Why it is saying about truncation???
I've tried following code: "(DT_STR,10,1252)SUBSTRING(UColumn,1,4)", which also failed, while "(DT_STR,10,1252)SUBSTRING(UColumn,1,3)" worked perfectly.
That means during "Derived Column" conversion, SSIS can't even correctly recognize the problem.
Solution.At this point somebody would offer to use a query to convert the data on the source.
That totally works with SQL Server, MySQL and Oracle, but if you have Text or Excel file that would be a problem.
Also, somebody can give up and change column's data type in the source to unicode, or just make a trick and use unicode-based staging table for two step conversion.
However, I wouldn't write this blog if I hadn't have a solution.
In my case to solve that problem I've used "Script Component" - one of the the most scariest components in SSIS.
When you place "Script Component" into "Data Flow" task it immediately asked about type of component you want. In our case we need third option: transformation:
Then put new component between source and destination like this:
Then in "Inputs and Outputs" select "Output Columns" and click "Add Column".
After new column is added rename it to "NUColumn", change it's type to "string "DT_STR" and fix string length by making it "10"

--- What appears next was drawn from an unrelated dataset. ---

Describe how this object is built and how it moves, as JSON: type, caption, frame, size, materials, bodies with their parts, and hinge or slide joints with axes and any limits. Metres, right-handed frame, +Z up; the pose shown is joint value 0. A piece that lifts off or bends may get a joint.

After that you are ready for "Script" section specify "Visual Basic" and click Edit Script.
When Visual Studio window will open in a procedure called "Input0_ProcessInputRow" add a line of code: "Row.NUColumn = Row.UColumn.ToString()" like this:
Then close Visual Studio and click OK in "Script Component".
After that "OLE DB Destination" will need some adjustments, but when it is fixed your package should work perfectly:
Package finished without any error, but destination table still has some problems:
The unicode character has been replaced by question mark.
You might be OK with that or you can add one more step to replace it by empty space if you are 100% sure that you do not have question marks in your text.
Anyway, that is not easy, but possible way to get rid of unicode characters in SSIS data source.